Stocks hit their highest level since this rally began 20 months ago on Fed Chairman Ben Bernanke’s extraordinary plan to purchase Treasury securities for a second time, ensuring low interest rates for the foreseeable future. What investors may not realize is that this is now the strongest bull market for equities since 1945.
Through 605 days, the S&P 500 is up more than 80 percent from its credit-crisis low reached on March 9, 2009, the biggest advance at that stage among any of the bull markets since World War II, according to Birinyi Associates. The next most powerful bull began in 1974 and was up just 61 percent through the very same time period.
“While we would advise caution on new buys at these levels, it remains clear that equity investors are in the midst of a multi-year bull market,” said Birinyi analyst Cleve Reuckert, in a note. The firm has been steadfastly bullish throughout the rally and also correctly called the summer pullback just that, a correction.
The S&P 500 is 9.5 percent higher in 2010 now, led by gains in consumer, industrial, commodity and technology shares, all beneficiaries of either low interest rates, greater liquidity or a falling US dollar . The dollar touched its lowest level this year versus a basket of other currencies.
But while this may be the best bull market since World War II, those trading this market certainly don’t feel like the ‘Greatest Generation’ of investors.
“The game is changed,” said Sal Arnuk, a partner of Themis Trading and critic of the computer trading that usually accounts for the majority of activity today. “Stock fundamentals are not as important as figuring out what the Fed will do, and front running it. The only caveat I would add, is that playing that game of chicken requires that the government will do what it says it will do.”

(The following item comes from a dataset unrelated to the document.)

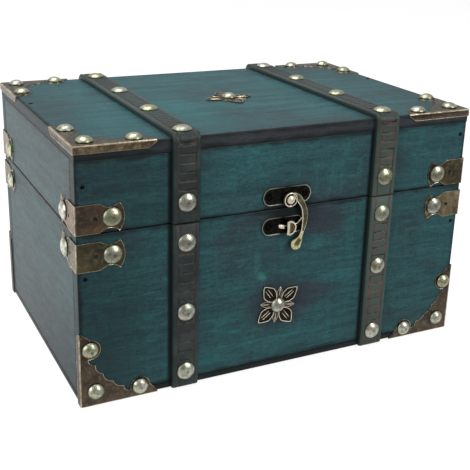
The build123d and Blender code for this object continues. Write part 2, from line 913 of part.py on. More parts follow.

After the collapse of Lehman Brothers and the so-called "flash crash" this May, retail investors aren’t quite ready to take that gamble. Stock funds posted an outflow of $11.16 billion in September, while flows into bond funds increased by $26 billion, according to the latest statistics from the Investment Company Institute.
Despite the monster gains off the bottom, the S&P 500 is still just at the highest level since September 2008. It will take another bull market, or gains of more than 20 percent, to get it back near its all-time high reached in October 2007.
While this bull market certainly has its share of individual comeback stories such as Apple , Ford and Caterpillar , investors do not have the same good feeling as when the housing or technology bull markets progressed. Maybe that’s the point.
“Historical comparisons are tough to make,” said Peter Boockvar, equity strategist at Miller Tabak. “At the same time the Fed has printed more money than it’s ever had. If only this bull was based on the true economic fundamentals.”